▶ **WHAT TO DO**
Select all lines with the string "that" in them, and copy those lines.
*** DATASET
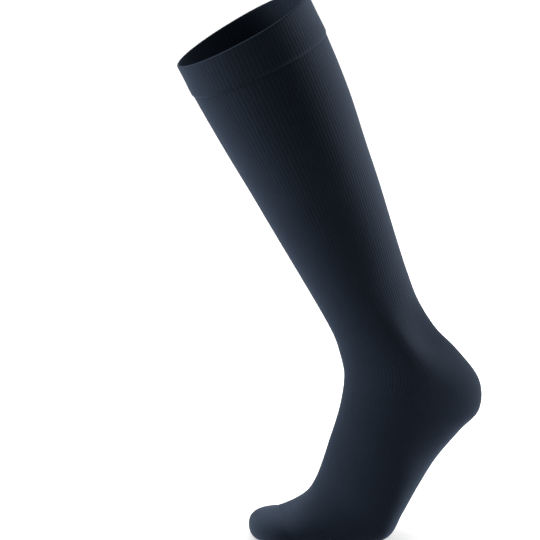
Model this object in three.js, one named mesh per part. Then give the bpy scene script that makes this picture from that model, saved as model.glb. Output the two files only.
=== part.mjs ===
// A knee-high compression stocking in ribbed knit, filled out as if worn, standing on its toes.
// Millimetres, +Z up. The toes point to -X and the heel to +X, and Y = 0 is the mirror plane.
// The origin is the middle of the top opening, where the leg holds the stocking up.
import * as THREE from "three";

// Fabric
const KNIT_WALL = 1.5; // single knit of the leg, heel, foot and toe
const WELT_WALL = 2.6; // the same knit turned over double, with the elastic inside
const WELT_PROUD = 0.5; // how far the welt stands out over the leg
const SEAM_GAP = 0.3; // between two pieces that are knitted or linked together
const RIBS = 108; // upright ribs round the welt and leg, half of them running on over the instep
const RIB_DEPTH = 0.2; // how far the valley between two ribs lies below their crests

// Facets
const AROUND = 48;
const STEP = (2 * Math.PI) / AROUND;
const LEG_RINGS = 12;
const HEEL_RINGS = 8;
const FOOT_RINGS = 12;
const TOE_RINGS = 3;
const CAP_RINGS = 7;
const WELT_RINGS = 2;
const FOLD_STEPS = 4;

// The level that the ball and the toes stand on, and the foremost point of the toes.
const FLOOR_Z = -432;
const TOE_TIP = { x: 5.5, z: -423.5 };

// Cross-sections from the top opening down to the toe box. Each lies in a plane through a point on
// the shin, instep or toe-top line (front) and one on the calf, heel or sole line (back).
// Its widest place lies at the share `widest` of the way from front to back, and it rounds off
// as a superellipse on either side of it: power 2 is an ellipse, less is pointed, more is boxy.
const COLUMNS = ["frontX", "frontZ", "backX", "backZ", "width", "widest", "frontPower", "backPower"];
const SECTION_TABLE = {
  rim: [-54, -28.4, 53.2, 31.2, 113, 0.57, 2, 2],
  weltEnd: [-38.3, -58.5, 71, -7, 109, 0.56, 2, 2],
  calf: [-14.9, -100, 88.4, -50.5, 106, 0.55, 2, 2],
  lowCalf: [5.2, -134, 103.2, -96, 98, 0.55, 2, 2],
  midLeg: [26, -170, 114, -128.5, 87, 0.53, 2, 1.95],
  shin: [50.2, -211.5, 129.4, -179, 77, 0.51, 1.95, 1.85],
  lowShin: [65.7, -238.5, 139, -208.5, 69, 0.5, 1.85, 1.65],
  ankle: [76.4, -259, 147.7, -230.5, 65, 0.54, 1.85, 1.5],
  ankleBone: [81.7, -275, 162.1, -253.5, 68, 0.57, 1.85, 1.45],
  tendon: [84.8, -288.5, 181.1, -273.5, 70, 0.55, 1.85, 1.45],
  heelTop: [85, -299, 199.3, -299, 69, 0.46, 1.85, 1.5],
  heel: [83.6, -309.5, 199.6, -324.5, 68, 0.44, 1.9, 1.6],
  heelSole: [81.2, -321.5, 183.3, -342, 68, 0.5, 1.9, 1.75],
  arch: [77.8, -333.5, 163.8, -364, 71, 0.57, 1.85, 1.9],
  midFoot: [72.7, -349, 148.5, -386, 77, 0.68, 1.8, 2.2],
  foreFoot: [66.9, -367.5, 134.8, -408, 85, 0.74, 1.8, 2.4],
  ball: [61.2, -382.3, 121.3, -428, 91, 0.76, 1.85, 2.6],
  toeBend: [54, -394.2, 97, FLOOR_Z, 94, 0.74, 2.05, 2.8],
  toes: [42, -404.3, 62.5, FLOOR_Z, 93, 0.64, 2.35, 3],
  toeBox: [31.5, -409.6, 41.5, FLOOR_Z, 90, 0.58, 2.5, 2.8],
};
const ROWS = Object.keys(SECTION_TABLE);
const SECTIONS = Object.values(SECTION_TABLE).map((row) =>
  Object.fromEntries(COLUMNS.map((column, i) => [column, row[i]])),
);
const LAST_ROW = ROWS.length - 1;

// Places along the stocking are counted in rows of the table, and one more row rounds off the toes.
const rowOf = (name) => ROWS.indexOf(name);
const WELT_END = rowOf("weltEnd") - 0.08;
const TIP = LAST_ROW + 1;

// The heel pocket starts and ends at a point on each side of the ankle, and is deepest at the back.
const HEEL_PIVOT = rowOf("heelTop") + 0.3;
const HEEL_TOP = rowOf("ankleBone") + 0.4;
const HEEL_BOTTOM = rowOf("heelSole") + 0.6;
const HEEL_HALF_ANGLE = Math.PI / 2;
const HEEL_CORNER_ANGLE = THREE.MathUtils.degToRad(88.5);

// The toe pocket reaches further back under the sole than over the toes.
const TOE_LINE_SIDE = rowOf("toes") - 0.5;
const TOE_LINE_SLANT = 0.7;

// How round the toes are: in plan, over the top and under the tip.
const PLAN_POWER = 2.8;
const PROFILE_POWER = 2.8;
const LENGTH_POWER = 2.3;

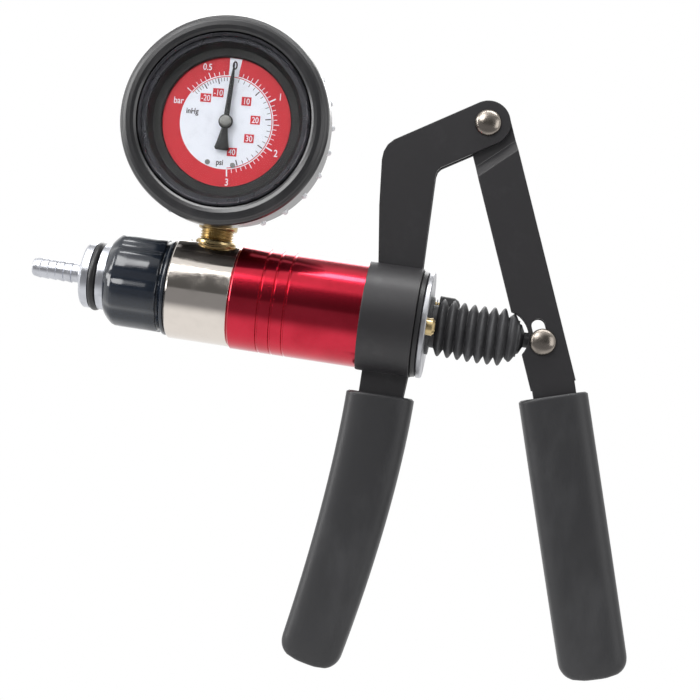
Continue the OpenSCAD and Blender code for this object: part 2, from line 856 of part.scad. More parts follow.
module clamp_rivet() {
    color(steel)
        union() {
            pin_y(band_x0 + 9.5, -60, -clamp_out - 0.8, clamp_out + 0.8, 2.0);
            for (s = [-1, 1])
                pin_y(band_x0 + 9.5, -60, s > 0 ? clamp_out : -clamp_out - 1.2,
                    s > 0 ? clamp_out + 1.2 : -clamp_out, 3.6);
            // spacer between the plates
            pin_y(band_x0 + 9.5, -60, -clamp_gap, clamp_gap, 3.4);
        }
}

// ---------- squeeze lever ----------
// Places a flat drawing so that its Y runs from the pin to the pivot.
module along_lever() {
    translate([pin_x, 0])
        rotate([0, 0, lever_a])
            children();
}

jog_a = 42;
jog_0 = 10.7;
jog_1 = 14.4;
grip_a = lever_a - 5.4;
bend_s = 16;
bend_x = pin_x + bend_s * sin(lever_a);
bend_z = -bend_s * cos(lever_a);
module lever_outline() {
    difference() {
        union() {
            along_lever() {
                translate([-lever_w / 2, -bend_s])
                    square([lever_w, lever_reach + bend_s]);
                translate([0, lever_reach])
                    circle(r = lever_w / 2 - 0.2);
            }
            translate([bend_x, bend_z])
                rotate([0, 0, grip_a])
                    translate([-lever_w / 2 + 0.5, -grip_len + 12])
                        square([lever_w - 1, grip_len - 11]);
        }
        // slot for the rod's pin
        along_lever() {
            translate([0, -0.5])
                circle(r = slot_r);
            translate([0, slot_travel + 0.6])
                circle(r = slot_r);
            translate([-slot_r, -0.5])
                square([2 * slot_r, slot_travel + 1.1]);
        }
        // round notch that clears the end of the bellows
        translate([pin_x - 14.6, 0])
            circle(r = 9.6);
    }
}

// Cross profile of the joggle, from the pivot outwards: x is distance, y is depth.
module joggle_profile() {
    polygon([[-30, -lever_top_gap - plate_t], [jog_0, -lever_top_gap - plate_t],
        [jog_1, -lever_out], [400, -lever_out], [400, -lever_gap],
        [jog_1 + 0.75, -lever_gap], [jog_0 + 0.75, -lever_top_gap], [-30, -lever_top_gap]]);
}

module lever_plate() {
    difference() {
        intersection() {
            slab_y(-lever_out - 1, 0)
                lever_outline();
            translate([pivot_x, 0, pivot_h])
                rotate([0, 90 - jog_a, 0])
                    translate([0, 0, -200])
                        linear_extrude(400)
                            joggle_profile();
        }
        pin_y(pivot_x, pivot_h, -30, 1, 2.6 + run);
        translate([bend_x, 0, bend_z])
            rotate([0, -grip_a, 0])
                pin_y(0, -48, -30, 1, 2.0);
    }
}

module lever_plate_near() {
    color(black)
        lever_plate();
}

module lever_plate_far() {
    color(black)
        mirror([0, 1, 0])
            lever_plate();
}

module lever_rivet() {
    color(steel)
        translate([bend_x, 0, bend_z])
            rotate([0, -grip_a, 0])
                union() {
                    pin_y(0, -48, -lever_out, lever_out, 2.0);
                    for (s = [-1, 1])
                        pin_y(0, -48, s > 0 ? lever_out : -lever_out - 1,
                            s > 0 ? lever_out + 1 : -lever_out, 3.4);
                    pin_y(0, -48, -lever_gap, lever_gap, 3.4);
                }
}

module pivot_rivet() {
    color(nickel)
        union() {
            pin_y(pivot_x, pivot_h, -clamp_out - 0.1, clamp_out + 0.1, 2.6);
            dome(pivot_x, pivot_h, -clamp_out, rivet_head_r, 2.3);
            mirror([0, 1, 0])
                dome(pivot_x, pivot_h, -clamp_out, rivet_head_r, 2.3);
        }
}

// ---------- grips ----------
// One slice of a grip: a rounded rectangle w by t, lying across the grip.
module grip_slice(w, t, r) {
    linear_extrude(0.02)
        hull()
            for (sx = [-1, 1], sy = [-1, 1])
                translate([sx * (w / 2 - r), sy * (t / 2 - r)])
                    circle(r = r, $fn = 28);
}

// Slices listed as [x, z, tilt, width, thickness, corner], joined in order.
module grip_body(s) {
    for (i = [0 : len(s) - 2])
        hull() {
            for (k = [i, i + 1])
                translate([s[k][0], 0, s[k][1]])
                    rotate([0, s[k][2], 0])
                        grip_slice(s[k][3], s[k][4], s[k][5]);
        }
}

// How far down the grip, its sideways bow, and its width, at each slice.
module fixed_grip() {
    gx = band_x0 + 10.4;
    k = grip_len / 100;
    s = [for (p = [[0, 0, -1, -1.2], [0.9, 0, -1, 0], [14, -0.3, 2, 0], [30, -1.6, 5, -0.3],
            [46, -3.4, 7, -0.9], [62, -5.6, 8, -1.4], [78, -8.2, 9.5, -1.8],
            [90, -10.3, 10.5, -2.1], [94.5, -11.1, 10.5, -3.6], [97, -11.5, 10.5, -6.6],
            [98.3, -11.8, 10.5, -11.5]])
        [gx + p[1] * k, -27.4 - p[0] * k, p[2], grip_w + p[3], grip_t - 1 + max(p[3], -6) * 0.7,
         min(6, (grip_t - 1 + max(p[3], -6) * 0.7) / 2 - 0.1)]];
    color(rubber)
        difference() {
            grip_body(s);
            clamp_outline(-clamp_out - 0.02, clamp_out + 0.02);
            pin_y(band_x0 + 9.5, -60, -clamp_out - 1.3, clamp_out + 1.3, 3.7);
        }
}

module lever_grip() {
    k = grip_len / 100;
    s = [for (p = [[0, 0, 0, -1.2], [0.9, 0, 0, 0], [30, 0, 0, 0.2], [62, 0, 0, 0.1],
            [88, 0, 0, -0.5], [94.5, 0, 0, -1.6], [98.2, 0, 0, -4.4], [100.2, 0, 0, -8.6],
            [101.1, 0, 0, -13.5]])
        [p[1], -p[0] * k, p[2], grip_w + p[3], grip_t + max(p[3], -8) * 0.55,
         min(6, (grip_t + max(p[3], -8) * 0.55) / 2 - 0.1)]];
    color(rubber)
        difference() {
            translate([bend_x, 0, bend_z])
                rotate([0, -grip_a, 0])
                    translate([-0.6, 0, -3.6])
                        grip_body(s);
            slab_y(-lever_out - 0.02, lever_out + 0.02)
                lever_outline();
            translate([bend_x, 0, bend_z])
                rotate([0, -grip_a, 0])
                    pin_y(0, -48, -lever_out - 1.1, lever_out + 1.1, 3.5);
        }
}

hose_nozzle();
nozzle_oring();
selector_collar();
detent_ball();
detent_spring();
pump_head();
head_seal();
valve_plate();
intake_valve();
exhaust_valve();
gauge_stem();
stem_nut();
gauge_case();
gauge_boot();
nub_ring();
bezel_ring();
lens();
dial_surround();
dial_plate();
dial_screws();
needle();
needle_cap();
gauge_pinion();
gauge_sector();
gauge_link();
gauge_movement();
bourdon_tube();
barrel();
piston();
piston_seals();
piston_rod();
return_spring();
end_gasket();
end_plate();
rod_bush();
rod_seal();
bellows();
rod_end();
rod_pin();
vent_fitting();
release_button();
release_valve();
release_spring();
clamp_plate_near();
clamp_plate_far();
clamp_rivet();
fixed_grip();
lever_plate_near();
lever_plate_far();
lever_rivet();
lever_grip();
pivot_rivet();
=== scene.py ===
# %% [markdown]
# # Looks for a hand vacuum pump
# A small die-cast and turned pump with a dial gauge, a rubber bellows and two lever grips.
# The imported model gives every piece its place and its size. This file gives each piece the
# finish it has on the real object, and makes the pieces that need a softer surface than the
# frame has: the bellows, the springs, the two rubber grips and the printed dial.

# %% load the frame
import json
import math

import bmesh
import bpy
import numpy as np
from mathutils import Matrix, Vector


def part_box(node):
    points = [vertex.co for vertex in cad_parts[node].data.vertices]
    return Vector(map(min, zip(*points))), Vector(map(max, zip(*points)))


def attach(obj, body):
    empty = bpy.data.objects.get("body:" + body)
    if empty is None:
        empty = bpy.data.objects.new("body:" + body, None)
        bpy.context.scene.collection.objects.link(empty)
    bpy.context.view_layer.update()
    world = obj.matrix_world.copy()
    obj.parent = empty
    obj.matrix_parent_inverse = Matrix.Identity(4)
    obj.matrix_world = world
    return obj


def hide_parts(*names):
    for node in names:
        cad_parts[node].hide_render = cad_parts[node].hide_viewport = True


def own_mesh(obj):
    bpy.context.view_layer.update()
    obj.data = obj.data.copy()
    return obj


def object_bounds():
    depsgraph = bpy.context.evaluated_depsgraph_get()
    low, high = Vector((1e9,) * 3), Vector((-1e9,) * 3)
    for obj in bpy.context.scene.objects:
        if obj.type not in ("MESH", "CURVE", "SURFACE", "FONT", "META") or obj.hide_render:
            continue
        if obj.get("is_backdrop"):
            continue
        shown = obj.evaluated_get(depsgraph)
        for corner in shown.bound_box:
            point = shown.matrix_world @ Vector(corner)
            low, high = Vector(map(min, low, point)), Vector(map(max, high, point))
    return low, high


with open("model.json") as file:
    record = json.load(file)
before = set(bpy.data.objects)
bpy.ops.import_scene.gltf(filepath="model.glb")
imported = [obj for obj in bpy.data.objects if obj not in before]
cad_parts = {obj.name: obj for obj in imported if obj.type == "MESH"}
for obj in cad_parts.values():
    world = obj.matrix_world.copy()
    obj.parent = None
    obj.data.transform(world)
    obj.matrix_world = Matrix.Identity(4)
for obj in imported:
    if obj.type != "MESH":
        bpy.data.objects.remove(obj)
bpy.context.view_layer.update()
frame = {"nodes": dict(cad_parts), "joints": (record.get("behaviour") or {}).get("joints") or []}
nodes = frame["nodes"]
MM = 0.001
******
▶ **TASK SOLUTION**
Model this object in three.js, one named mesh per part. Then give the bpy scene script that makes this picture from that model, saved as model.glb. Output the two files only.
const SEAM_GAP = 0.3; // between two pieces that are knitted or linked together
// The level that the ball and the toes stand on, and the foremost point of the toes.
// Places a flat drawing so that its Y runs from the pin to the pivot.
        // round notch that clears the end of the bellows
# finish it has on the real object, and makes the pieces that need a softer surface than the